There are entrenched attitudes amongst a small minority of supporters, but this is common to all football clubs. All clubs have factions, they are all plagued by anonymous social media accounts, and they are all subject to constant rumour and speculation. It is unrealistic and unreasonable to expect any board to eliminate this.
Why are only a section of members receiving communication from the society? Some fans haven’t heard anything since the vote.

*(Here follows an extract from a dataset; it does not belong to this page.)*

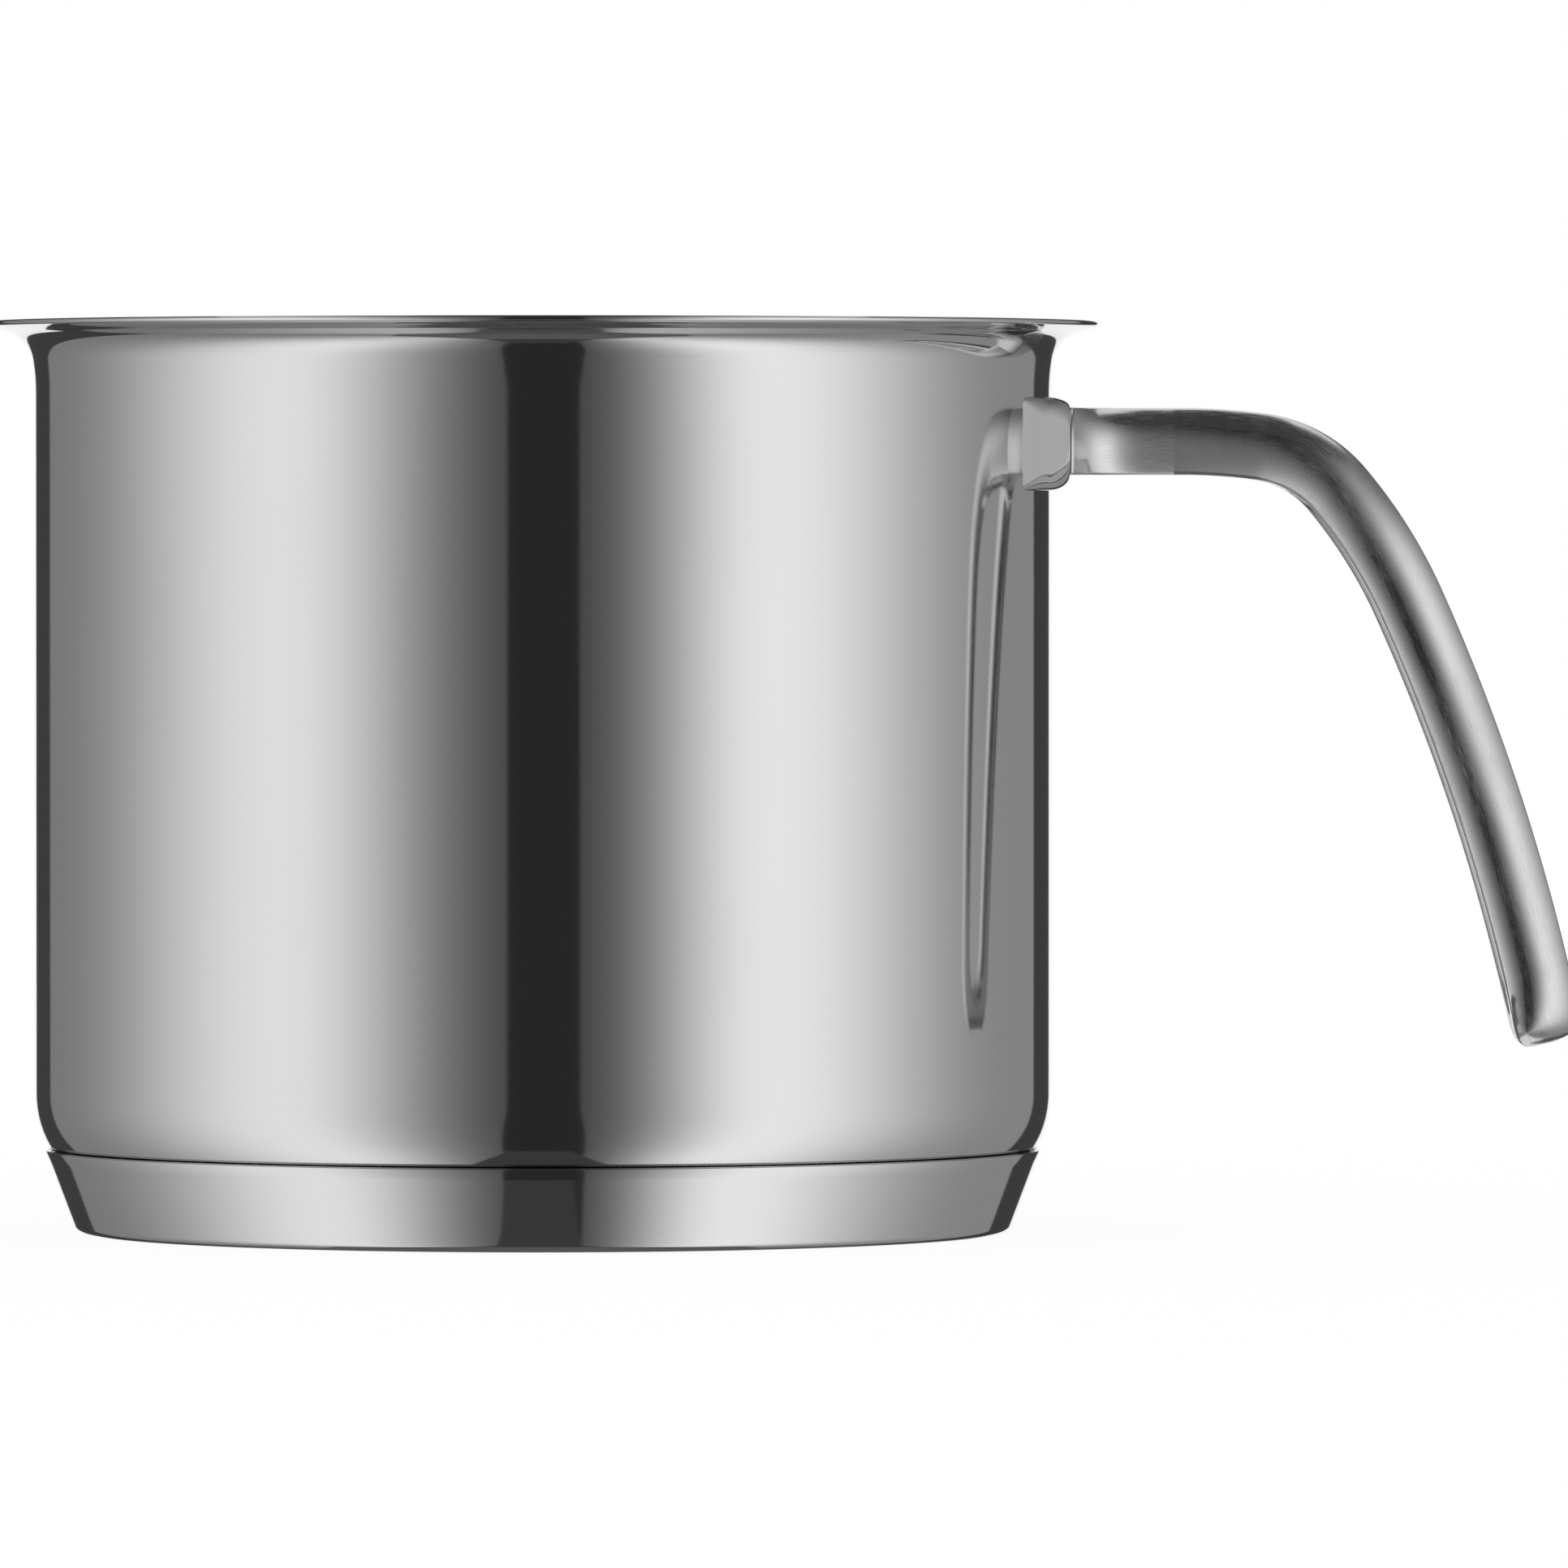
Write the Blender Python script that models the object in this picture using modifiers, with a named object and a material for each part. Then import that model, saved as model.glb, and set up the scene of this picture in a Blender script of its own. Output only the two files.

We have been working through our email system to resolve any problems over the past month. The number of people experiencing problems is extremely small as a percentage of both the member database (well over 2000) and the total database (around 8000). We use Mailchimp, which is a very well-known system, for bulk emails. There is no single reason for the problems when they arise, the most common problems are that it is sent to junk or people have accidentally unsubscribed from emails. The voting emails come from a completely different system which is managed by Mi-Voice, so they have to resolved their own issues. In due course a new membership system will be built which can incorporate a ‘member only’ part of the website where all relevant information can be posted, rather than relying solely on email which will always be problematic.